Una lección: esa, la que, con mucha paciencia y tesón de su parte para enseñarme lo que quería, y con esfuerzo de la mía para lograr entenderlo y así halagarlo, yo iría aprendiendo poco a poco, hasta hacerlo definitivamente.

Otro día, papá comenzó a enseñarnos a bailar merengue. El aula: la sala de aquel apartamento. Los alumnos: Ana -la mayor de mis hermanas- y yo, que al ritmo de merengues de Antonio Morel sonando en el pick-up comenzábamos a aprender cómo se bailaba aquella música; un dominicano que no sepa bailar merengue es cualquier cosa; "agárrale el brazo a tu hermana, tú con el izquierdo -éste-, ella con el derecho -éste-; así agarrados, sin moverlos, los brazos no se mueven, no se baila con los brazos, se baila con las piernas y con la cintura, no levanten los pies, los pies se deslizan al ritmo de la güira y la tambora, ¿tú oyes la tambora?, oye la tambora, esa que suena, tupu tuputupu tuputuputu, mira cómo lo hacemos tu mamá y yo"; y entonces cogía a la vieja, que allí estaba disfrutando de todo aquello, y comenzaba a bailar con ella aquellos merengues, con aquel sabor, aquella gracia con que él sabía hacerlo, aquel amor intenso y obvio desparramándose a todo su alrededor, aquel orgullo de bailar lo que era suyo, propio, lo que tanto le gustaba.

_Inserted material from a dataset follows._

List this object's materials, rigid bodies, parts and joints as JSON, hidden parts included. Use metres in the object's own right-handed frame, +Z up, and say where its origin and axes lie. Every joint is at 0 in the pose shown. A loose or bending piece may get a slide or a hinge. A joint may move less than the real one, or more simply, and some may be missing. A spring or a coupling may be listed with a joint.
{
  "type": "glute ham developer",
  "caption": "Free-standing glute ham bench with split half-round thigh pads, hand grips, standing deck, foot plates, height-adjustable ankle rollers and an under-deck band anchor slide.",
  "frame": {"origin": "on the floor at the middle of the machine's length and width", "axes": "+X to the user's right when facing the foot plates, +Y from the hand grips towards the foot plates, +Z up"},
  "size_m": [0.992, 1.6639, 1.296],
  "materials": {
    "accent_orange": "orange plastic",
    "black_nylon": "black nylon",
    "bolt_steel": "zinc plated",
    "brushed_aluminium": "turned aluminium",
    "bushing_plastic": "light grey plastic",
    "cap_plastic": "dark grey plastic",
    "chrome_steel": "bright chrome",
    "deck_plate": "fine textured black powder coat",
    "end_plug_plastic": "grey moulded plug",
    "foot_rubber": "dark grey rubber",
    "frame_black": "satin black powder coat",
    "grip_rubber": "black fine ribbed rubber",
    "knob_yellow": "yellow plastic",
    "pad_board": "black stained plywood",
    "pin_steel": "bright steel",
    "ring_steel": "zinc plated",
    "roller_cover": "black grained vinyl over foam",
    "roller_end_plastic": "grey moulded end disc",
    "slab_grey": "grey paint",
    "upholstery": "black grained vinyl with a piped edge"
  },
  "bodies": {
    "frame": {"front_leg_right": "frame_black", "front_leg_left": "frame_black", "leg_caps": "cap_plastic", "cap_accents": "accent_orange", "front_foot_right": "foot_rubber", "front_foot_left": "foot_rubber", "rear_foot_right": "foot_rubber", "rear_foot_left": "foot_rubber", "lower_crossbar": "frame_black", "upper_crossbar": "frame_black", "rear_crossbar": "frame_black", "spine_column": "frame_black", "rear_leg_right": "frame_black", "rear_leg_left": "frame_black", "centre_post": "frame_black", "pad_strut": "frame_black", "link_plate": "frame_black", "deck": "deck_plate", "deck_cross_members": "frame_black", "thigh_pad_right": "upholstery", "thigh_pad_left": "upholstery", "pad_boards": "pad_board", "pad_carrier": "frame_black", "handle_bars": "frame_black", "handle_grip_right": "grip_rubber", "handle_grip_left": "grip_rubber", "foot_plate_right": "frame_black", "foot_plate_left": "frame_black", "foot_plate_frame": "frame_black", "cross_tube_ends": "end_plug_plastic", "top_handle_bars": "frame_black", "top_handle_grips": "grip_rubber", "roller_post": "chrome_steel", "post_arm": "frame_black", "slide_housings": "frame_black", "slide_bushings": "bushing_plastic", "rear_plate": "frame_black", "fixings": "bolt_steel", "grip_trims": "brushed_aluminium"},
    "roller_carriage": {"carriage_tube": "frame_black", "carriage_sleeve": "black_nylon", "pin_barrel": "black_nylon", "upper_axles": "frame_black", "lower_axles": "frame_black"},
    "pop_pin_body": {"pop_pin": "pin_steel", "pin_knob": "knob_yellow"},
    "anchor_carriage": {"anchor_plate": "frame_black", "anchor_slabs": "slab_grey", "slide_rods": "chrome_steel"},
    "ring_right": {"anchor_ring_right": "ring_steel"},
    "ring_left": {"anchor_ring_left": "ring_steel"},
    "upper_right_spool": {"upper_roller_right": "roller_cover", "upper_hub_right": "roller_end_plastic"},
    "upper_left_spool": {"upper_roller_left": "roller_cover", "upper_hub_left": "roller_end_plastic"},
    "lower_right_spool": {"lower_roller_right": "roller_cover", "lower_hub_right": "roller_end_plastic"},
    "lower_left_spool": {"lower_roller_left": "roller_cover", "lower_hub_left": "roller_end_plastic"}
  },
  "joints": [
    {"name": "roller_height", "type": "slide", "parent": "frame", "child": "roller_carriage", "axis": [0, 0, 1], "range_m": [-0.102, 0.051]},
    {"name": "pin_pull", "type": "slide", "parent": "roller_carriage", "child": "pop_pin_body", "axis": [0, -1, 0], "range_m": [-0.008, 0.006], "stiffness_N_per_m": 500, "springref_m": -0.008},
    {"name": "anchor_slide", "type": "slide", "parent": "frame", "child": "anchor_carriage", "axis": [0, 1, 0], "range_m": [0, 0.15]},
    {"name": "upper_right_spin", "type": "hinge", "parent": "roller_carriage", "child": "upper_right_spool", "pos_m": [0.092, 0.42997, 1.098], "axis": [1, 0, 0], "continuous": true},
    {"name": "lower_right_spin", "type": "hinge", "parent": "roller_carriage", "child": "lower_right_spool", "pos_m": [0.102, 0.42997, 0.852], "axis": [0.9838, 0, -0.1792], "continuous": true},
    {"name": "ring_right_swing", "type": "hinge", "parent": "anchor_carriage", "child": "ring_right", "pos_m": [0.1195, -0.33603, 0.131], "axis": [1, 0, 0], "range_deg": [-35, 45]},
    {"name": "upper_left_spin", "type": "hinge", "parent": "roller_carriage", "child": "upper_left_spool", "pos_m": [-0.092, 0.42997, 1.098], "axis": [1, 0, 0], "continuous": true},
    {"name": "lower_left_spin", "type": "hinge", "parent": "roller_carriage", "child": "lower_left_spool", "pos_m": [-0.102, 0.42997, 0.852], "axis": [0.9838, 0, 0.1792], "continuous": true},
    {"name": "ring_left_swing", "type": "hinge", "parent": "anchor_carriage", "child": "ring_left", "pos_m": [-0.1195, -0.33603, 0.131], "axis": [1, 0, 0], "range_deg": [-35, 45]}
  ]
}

Otra lección: esa. Yo de ninguna manera seré Nureyev del merengue, menos ahora que muchos merengues parecen polkas, pero puedo decir que aprendí a bailar merengue en aquellos días, que sé cómo se baila y, más aún, lo que es más importante, que sé, que siento que esta música que se baila de esta manera es la música y el baile de nosotros, los hombres y las mujeres que vivimos en la tierra y bajo la sombra de este hombre que se llama Juan Pablo Duarte.

Ya no está el viejo con nosotros. Ya no está el maestro noble y querido. Se nos fue en un febrero que siempre estará cercano, húmedo, lleno de flores, lleno de recuerdos.

Ahora, el hijo, su alumno de tantas cosas, es padre; justo nueve días después de su partida, le llegó esta flor que se llama Laura y que es, junto al pequeño Pedrito, el aliento mayor de sus días. Viéndolos, se da cuenta de que le va llegando el momento de enseñarles cosas, algunas de aquellas lecciones cotidianas y fundamentales que le impartieron a él y que lo ayudaron a tener este rumbo, este norte, esta referencia fundamental que es, entre otras cosas, saberse nativo de donde efectivamente se es nativo, esto que no es tan sólo una ciudadanía sino que es, más aun, una espiritualidad, una ideología, una religión, un amor.

Porque uno es también aquello que ama.

Y es también aquello que sabe bailar.

Por lo pronto, sabe que con Laura (Pedrito aún no camina), no habrá problemas para bailar merengue; venga a derretirse conmigo viéndola bailarlos con la gracia y el ritmo de sus casi cuatro años de estatura y de vida, para que se dé cuenta de cuánto camino menos me queda por andar.